- [Provided material]:
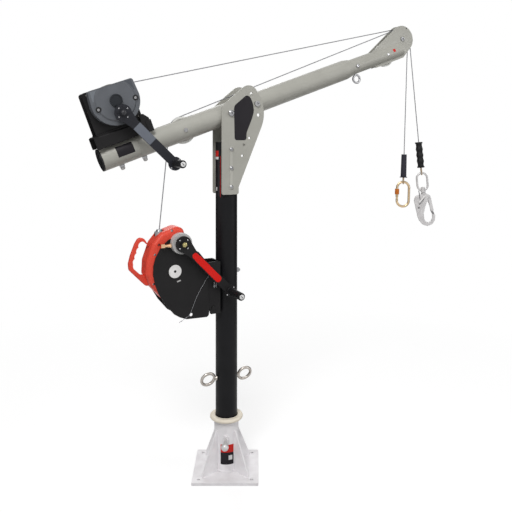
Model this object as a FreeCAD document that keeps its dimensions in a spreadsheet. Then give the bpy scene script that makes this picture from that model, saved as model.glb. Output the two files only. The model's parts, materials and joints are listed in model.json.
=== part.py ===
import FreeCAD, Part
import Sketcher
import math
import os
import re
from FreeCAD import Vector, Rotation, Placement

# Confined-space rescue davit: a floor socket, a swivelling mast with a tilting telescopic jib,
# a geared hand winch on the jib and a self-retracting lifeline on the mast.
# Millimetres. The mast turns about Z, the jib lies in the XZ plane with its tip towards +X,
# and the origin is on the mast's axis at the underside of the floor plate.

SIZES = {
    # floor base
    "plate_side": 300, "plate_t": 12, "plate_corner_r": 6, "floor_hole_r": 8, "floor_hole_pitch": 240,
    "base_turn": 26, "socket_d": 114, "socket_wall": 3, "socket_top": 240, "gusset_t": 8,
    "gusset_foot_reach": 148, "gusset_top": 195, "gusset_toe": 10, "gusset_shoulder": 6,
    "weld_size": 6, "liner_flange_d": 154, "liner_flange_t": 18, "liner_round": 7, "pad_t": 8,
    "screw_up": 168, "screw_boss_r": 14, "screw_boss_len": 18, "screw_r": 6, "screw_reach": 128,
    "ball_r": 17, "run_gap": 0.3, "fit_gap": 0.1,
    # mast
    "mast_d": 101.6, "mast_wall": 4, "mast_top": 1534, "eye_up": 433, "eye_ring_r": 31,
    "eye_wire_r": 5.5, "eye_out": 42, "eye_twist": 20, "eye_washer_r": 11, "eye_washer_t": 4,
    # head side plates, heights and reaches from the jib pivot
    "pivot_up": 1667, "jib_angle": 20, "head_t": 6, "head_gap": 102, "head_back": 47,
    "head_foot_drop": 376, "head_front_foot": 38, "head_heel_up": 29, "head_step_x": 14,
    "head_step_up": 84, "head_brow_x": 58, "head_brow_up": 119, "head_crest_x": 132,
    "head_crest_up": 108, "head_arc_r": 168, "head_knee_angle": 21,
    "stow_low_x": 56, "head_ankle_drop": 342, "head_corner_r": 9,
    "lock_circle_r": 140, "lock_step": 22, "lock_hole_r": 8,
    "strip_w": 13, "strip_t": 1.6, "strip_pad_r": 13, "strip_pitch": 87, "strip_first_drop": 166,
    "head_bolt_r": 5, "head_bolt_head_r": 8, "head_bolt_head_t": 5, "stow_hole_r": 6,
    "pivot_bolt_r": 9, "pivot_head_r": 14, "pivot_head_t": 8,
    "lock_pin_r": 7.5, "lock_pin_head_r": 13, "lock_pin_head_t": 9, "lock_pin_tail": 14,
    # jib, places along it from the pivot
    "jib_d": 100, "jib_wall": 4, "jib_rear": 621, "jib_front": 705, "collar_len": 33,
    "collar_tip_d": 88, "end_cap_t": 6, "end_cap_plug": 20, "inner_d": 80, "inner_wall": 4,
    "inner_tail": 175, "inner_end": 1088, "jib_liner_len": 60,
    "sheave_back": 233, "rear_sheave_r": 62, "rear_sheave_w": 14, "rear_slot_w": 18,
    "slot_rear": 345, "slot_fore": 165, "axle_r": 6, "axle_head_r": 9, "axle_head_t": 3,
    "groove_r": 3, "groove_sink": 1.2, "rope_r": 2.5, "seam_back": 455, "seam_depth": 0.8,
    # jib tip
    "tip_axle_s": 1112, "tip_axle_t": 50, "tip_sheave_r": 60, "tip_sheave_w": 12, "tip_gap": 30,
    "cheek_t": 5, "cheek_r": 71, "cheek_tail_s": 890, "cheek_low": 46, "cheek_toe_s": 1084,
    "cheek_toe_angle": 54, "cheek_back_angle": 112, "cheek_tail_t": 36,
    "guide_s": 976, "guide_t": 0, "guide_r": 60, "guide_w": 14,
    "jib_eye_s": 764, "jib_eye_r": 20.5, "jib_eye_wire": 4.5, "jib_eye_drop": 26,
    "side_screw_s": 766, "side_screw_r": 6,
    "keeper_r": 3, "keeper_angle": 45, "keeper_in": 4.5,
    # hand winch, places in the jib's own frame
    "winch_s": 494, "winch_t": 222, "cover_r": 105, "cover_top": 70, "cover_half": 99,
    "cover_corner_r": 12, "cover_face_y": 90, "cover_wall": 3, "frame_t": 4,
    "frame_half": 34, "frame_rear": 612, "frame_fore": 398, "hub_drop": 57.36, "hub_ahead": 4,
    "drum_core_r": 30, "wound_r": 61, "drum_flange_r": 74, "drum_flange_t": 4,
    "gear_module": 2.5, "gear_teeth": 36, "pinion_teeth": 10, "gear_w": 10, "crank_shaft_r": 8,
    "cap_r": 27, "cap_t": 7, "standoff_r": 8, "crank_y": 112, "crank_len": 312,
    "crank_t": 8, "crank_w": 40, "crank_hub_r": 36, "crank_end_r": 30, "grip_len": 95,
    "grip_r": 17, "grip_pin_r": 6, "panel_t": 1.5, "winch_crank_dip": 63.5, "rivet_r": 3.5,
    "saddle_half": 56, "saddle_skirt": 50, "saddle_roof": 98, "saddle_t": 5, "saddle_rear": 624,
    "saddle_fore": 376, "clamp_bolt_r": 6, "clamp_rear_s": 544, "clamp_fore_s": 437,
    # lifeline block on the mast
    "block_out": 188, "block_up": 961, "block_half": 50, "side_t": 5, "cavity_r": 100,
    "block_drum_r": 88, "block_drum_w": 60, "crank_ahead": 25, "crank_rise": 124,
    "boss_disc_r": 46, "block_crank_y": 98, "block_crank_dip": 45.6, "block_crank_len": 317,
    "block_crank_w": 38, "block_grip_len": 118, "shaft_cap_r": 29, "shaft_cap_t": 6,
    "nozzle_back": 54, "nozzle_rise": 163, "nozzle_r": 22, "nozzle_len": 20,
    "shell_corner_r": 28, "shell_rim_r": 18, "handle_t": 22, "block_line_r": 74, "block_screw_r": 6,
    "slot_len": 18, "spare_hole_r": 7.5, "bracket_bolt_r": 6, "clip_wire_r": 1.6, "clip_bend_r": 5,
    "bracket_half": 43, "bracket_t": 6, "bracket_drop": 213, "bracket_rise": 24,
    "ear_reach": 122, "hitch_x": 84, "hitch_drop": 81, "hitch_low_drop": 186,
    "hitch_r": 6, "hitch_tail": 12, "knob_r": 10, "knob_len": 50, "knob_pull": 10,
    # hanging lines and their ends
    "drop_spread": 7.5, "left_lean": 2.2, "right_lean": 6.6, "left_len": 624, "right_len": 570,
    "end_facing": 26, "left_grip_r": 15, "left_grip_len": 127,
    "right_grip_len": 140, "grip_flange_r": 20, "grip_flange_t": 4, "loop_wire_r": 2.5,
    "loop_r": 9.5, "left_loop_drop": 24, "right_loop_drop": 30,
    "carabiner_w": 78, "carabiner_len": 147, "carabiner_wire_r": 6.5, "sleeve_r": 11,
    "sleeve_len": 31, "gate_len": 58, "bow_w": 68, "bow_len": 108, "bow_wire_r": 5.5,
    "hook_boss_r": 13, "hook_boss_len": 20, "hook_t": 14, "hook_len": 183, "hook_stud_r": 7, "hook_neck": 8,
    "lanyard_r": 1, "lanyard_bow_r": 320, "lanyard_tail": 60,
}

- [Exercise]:
Everything from the first line through the line containing "# and the origin" should be quoted exactly, and nothing beyond it.

- [Finished exercise]:
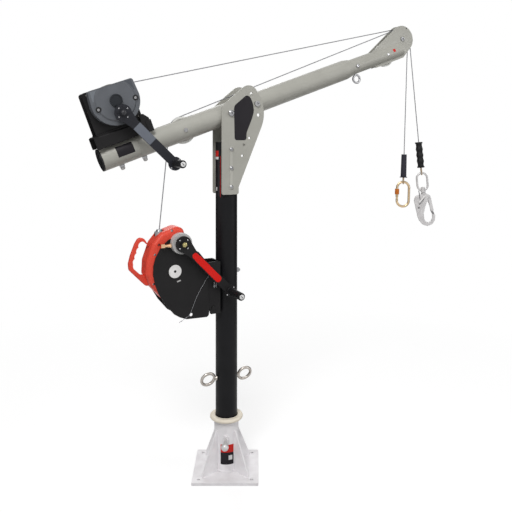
Model this object as a FreeCAD document that keeps its dimensions in a spreadsheet. Then give the bpy scene script that makes this picture from that model, saved as model.glb. Output the two files only. The model's parts, materials and joints are listed in model.json.
=== part.py ===
import FreeCAD, Part
import Sketcher
import math
import os
import re
from FreeCAD import Vector, Rotation, Placement

# Confined-space rescue davit: a floor socket, a swivelling mast with a tilting telescopic jib,
# a geared hand winch on the jib and a self-retracting lifeline on the mast.
# Millimetres. The mast turns about Z, the jib lies in the XZ plane with its tip towards +X,
# and the origin is on the mast's axis at the underside of the floor plate.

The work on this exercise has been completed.